#### Written exercise
Please output exactly the lines of the material from the first through the line containing "import Sketcher", and nothing more.

==========

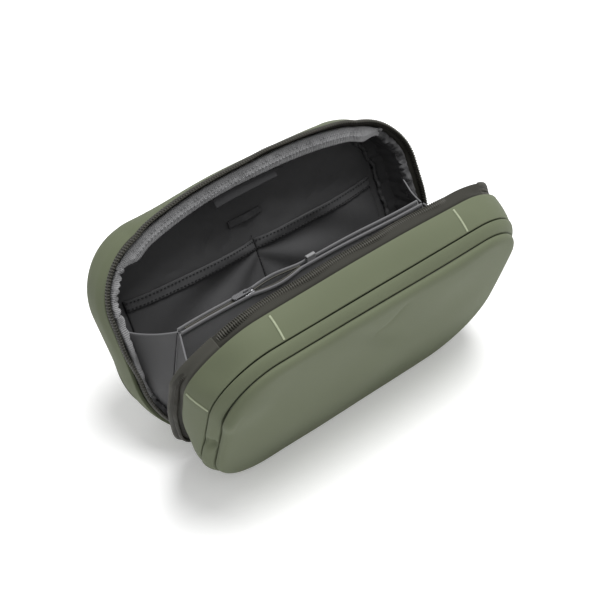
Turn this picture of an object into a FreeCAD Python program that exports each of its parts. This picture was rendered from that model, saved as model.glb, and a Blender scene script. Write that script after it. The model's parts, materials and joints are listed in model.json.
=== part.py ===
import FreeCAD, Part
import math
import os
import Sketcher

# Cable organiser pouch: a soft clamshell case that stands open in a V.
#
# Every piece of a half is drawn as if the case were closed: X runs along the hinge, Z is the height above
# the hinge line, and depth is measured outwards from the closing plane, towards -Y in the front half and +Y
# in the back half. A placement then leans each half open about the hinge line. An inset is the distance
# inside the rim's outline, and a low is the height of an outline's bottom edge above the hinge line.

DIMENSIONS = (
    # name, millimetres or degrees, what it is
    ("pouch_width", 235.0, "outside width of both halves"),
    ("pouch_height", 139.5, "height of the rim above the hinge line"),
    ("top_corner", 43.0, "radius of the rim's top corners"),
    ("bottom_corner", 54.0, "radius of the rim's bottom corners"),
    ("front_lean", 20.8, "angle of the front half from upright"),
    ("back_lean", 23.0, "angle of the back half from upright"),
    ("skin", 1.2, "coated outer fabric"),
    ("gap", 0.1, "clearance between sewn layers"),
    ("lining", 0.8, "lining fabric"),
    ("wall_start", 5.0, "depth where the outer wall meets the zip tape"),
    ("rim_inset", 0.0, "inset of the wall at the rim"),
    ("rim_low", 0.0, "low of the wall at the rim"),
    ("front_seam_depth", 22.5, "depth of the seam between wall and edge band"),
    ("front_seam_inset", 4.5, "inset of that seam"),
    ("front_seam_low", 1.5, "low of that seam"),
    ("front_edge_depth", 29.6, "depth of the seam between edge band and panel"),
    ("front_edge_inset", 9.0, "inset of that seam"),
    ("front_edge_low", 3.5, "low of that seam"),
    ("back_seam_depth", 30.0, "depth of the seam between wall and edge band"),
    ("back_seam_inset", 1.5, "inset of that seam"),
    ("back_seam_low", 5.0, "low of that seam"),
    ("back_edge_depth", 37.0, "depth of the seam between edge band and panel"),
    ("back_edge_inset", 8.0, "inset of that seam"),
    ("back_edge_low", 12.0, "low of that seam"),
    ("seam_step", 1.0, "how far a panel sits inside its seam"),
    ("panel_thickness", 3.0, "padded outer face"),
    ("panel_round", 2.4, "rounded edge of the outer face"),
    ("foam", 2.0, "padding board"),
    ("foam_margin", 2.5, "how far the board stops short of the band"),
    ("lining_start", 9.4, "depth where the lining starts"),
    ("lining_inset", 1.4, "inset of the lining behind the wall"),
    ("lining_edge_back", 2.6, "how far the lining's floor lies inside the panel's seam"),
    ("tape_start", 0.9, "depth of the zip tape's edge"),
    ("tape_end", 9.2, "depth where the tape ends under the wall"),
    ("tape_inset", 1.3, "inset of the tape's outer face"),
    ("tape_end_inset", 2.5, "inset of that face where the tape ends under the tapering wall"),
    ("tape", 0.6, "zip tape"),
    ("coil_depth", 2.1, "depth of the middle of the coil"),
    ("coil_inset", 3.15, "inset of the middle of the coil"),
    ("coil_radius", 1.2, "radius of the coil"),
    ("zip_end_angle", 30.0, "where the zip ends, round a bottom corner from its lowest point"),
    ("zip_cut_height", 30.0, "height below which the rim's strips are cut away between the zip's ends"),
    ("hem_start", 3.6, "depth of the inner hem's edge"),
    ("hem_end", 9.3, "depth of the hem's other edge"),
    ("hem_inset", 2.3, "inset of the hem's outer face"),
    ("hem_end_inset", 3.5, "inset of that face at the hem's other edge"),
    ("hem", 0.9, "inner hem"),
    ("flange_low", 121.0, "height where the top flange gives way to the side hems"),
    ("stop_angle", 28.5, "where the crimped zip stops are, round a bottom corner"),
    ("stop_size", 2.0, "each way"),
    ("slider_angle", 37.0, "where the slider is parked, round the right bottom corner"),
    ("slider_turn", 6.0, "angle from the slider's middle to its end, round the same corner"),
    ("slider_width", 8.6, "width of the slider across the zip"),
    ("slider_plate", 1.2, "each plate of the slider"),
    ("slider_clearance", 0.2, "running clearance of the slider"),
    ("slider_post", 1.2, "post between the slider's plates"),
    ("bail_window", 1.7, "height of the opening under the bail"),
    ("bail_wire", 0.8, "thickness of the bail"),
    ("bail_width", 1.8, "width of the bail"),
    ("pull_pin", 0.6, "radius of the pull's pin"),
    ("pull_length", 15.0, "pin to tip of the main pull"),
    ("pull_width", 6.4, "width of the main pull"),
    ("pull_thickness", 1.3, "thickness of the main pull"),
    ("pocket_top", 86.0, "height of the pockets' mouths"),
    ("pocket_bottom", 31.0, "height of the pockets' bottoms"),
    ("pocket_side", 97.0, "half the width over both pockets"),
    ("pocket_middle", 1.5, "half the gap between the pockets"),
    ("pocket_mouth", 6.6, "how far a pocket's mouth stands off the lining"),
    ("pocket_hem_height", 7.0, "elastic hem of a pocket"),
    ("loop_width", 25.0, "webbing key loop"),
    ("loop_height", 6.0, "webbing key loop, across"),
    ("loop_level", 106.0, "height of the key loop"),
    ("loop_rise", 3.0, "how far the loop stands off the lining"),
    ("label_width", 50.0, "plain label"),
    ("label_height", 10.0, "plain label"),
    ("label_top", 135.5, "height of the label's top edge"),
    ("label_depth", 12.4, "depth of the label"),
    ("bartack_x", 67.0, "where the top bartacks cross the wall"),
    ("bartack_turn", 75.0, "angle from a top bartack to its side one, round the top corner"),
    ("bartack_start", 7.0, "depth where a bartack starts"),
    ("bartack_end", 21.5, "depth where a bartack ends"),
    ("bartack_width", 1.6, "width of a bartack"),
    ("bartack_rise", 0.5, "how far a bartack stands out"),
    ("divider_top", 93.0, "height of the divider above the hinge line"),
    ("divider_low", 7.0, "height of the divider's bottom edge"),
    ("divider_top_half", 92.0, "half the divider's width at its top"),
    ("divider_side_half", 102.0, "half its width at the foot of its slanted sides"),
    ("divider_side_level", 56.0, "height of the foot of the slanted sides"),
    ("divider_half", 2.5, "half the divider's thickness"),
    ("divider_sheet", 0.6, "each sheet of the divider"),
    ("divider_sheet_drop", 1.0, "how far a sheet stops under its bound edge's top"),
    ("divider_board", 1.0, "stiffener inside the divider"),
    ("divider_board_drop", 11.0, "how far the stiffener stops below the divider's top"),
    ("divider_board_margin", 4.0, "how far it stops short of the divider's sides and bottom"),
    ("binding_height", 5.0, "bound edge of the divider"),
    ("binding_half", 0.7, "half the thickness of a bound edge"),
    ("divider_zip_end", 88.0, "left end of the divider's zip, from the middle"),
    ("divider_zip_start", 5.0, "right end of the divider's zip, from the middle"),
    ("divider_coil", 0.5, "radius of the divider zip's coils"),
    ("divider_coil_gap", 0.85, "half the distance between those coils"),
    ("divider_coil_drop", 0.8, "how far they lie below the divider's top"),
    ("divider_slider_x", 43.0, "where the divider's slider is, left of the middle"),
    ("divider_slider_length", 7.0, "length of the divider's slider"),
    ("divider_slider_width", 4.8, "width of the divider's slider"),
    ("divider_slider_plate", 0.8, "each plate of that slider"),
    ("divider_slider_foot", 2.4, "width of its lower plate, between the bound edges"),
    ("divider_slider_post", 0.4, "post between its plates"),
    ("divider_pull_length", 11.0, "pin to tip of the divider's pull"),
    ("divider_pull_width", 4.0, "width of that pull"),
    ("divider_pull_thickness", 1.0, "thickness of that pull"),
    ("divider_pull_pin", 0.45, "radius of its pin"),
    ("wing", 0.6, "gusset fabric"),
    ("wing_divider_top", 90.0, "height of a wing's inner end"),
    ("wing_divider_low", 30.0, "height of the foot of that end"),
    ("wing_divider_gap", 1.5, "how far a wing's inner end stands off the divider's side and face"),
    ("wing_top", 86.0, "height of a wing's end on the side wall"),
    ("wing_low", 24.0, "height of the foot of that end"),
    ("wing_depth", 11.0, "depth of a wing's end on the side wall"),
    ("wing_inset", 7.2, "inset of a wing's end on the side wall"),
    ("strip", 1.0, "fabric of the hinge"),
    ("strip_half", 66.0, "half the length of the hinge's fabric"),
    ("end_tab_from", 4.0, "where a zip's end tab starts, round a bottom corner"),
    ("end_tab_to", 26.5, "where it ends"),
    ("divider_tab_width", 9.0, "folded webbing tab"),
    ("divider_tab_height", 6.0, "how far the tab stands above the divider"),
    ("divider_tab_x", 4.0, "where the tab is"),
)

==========

#### Solution below
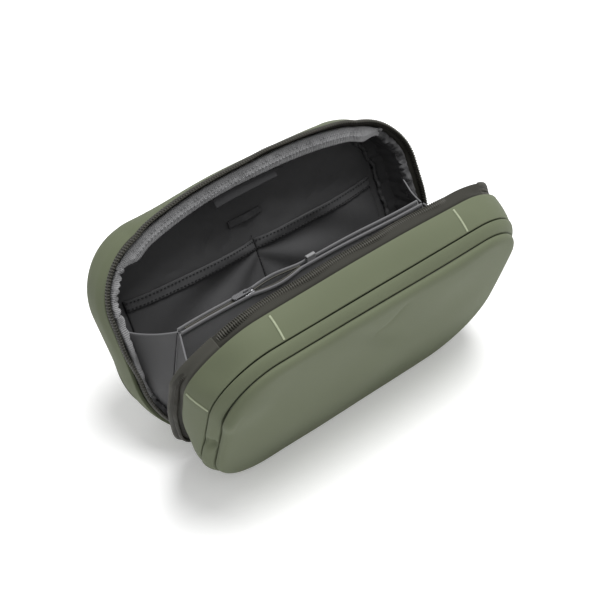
Turn this picture of an object into a FreeCAD Python program that exports each of its parts. This picture was rendered from that model, saved as model.glb, and a Blender scene script. Write that script after it. The model's parts, materials and joints are listed in model.json.
=== part.py ===
import FreeCAD, Part
import math
import os
import Sketcher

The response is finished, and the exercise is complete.